We’re getting close to being back on topic, I promise.
If we consider that a fundamental feature of capitalism is the exploitation of workers, the extraction of resources, the removal of skill and knowledge from the skilled and knowledgable, the ongoing displacement of any kind of relationship with lands and waters, and the fundamentally unequal power relations to enable this we can start to get closer to understanding the sense of “loss” – even if this is not explicit and well understood amongst those who feel it. When we add on more sinister features of capital, such as the production of propaganda, the manufacture of consent, and the manipulation, gaslighting, and terrorism of the capitalist class against the working class, we start to understand the tactics used to control people.
These tactics, unfortunately, are incredibly effective. Rooted in fear, disrespect, and inherently a capitalist ontology, the hegemonic control of the working class by the capitalist class remains one of, if not the most, deeply dangerous and destructive instruments of contemporary capitalism. These narratives are so twisted, distorted and psychologically destructive, that the unbridled sociopathy of the capitalist class only continues to escalate. It is interesting, then, to examine the rhetorics of people like Donald Trump as they provide, at least to outsiders, a glimpse of what these control narratives look like.
Understanding how generations of gaslighting, blackmail, extortion, dispossession, and deskilling affect the mind of working people may be a matter for the radical psychologist, however we can see how these dramatic overreaches of power in the name of alleged liberation may offer an appealing narrative to those who have been abused. This doesn’t help us fix the situation, but we can see the contradiction – the very narratives of control, manipulation, and dispossession turned on, what the “middle” see as the “other” appeals to a sense of revenge or sick justice. Even though the perpetrators of these injustices seek to continue exploiting the middle and the other, because the rhetoric appears focussed on the “other” (who through the manufacture of consent are distanced, abstracted, and dehumanised) this is enough to convince those under hegemonic grips to throw full support in their direction.
Perhaps, though I venture we need a much more fulsome solution, radical and liberatory education is required at this juncture. Not just for critical media literacies, but also to fully understand the role and nature of exploitation and expropriation by the capitalist class.
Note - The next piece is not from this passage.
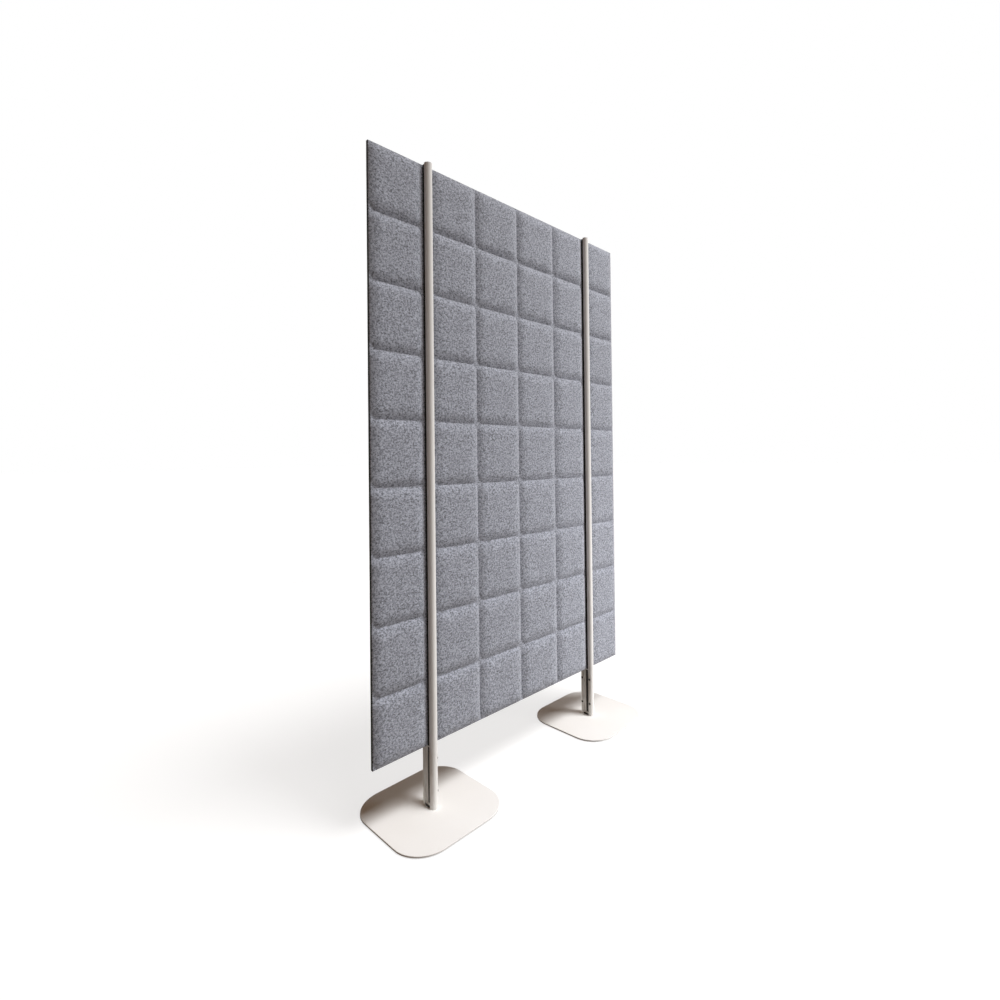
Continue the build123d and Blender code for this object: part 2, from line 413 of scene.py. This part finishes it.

Once we, the working class, share an understanding of this, we can begin to find ways to counter the damaging, uneven, and expropriating nature of capital, and perhaps to assert a new way forward.
In closing, I’d like to be clear that this “middle”, whatever configuration that demographic takes, are also responsible for the unequal, intersectionally prejudiced, and unethical work of those capitalists and hegemons they support. Their violence, misandry, and damage to the rest of the working class is very similar in nature to the strata of middle-managers who’s sociopathic lashings of the working class also serve as a tool of the reinforcement of hegemony for no gain. Class traitors, a joy to behold.
Thank you for coming to my 1300 word summary of Capital in 2024.
Roll out the guillotines,
Aidan
[1] https://doi.org/10.1525/california/9780520293298.003.0007
[2] Marx, K. (1990). Capital: A critique of political economy (B. Fowkes & D. Fernbach, Eds.). Penguin Books in association with New Left Review.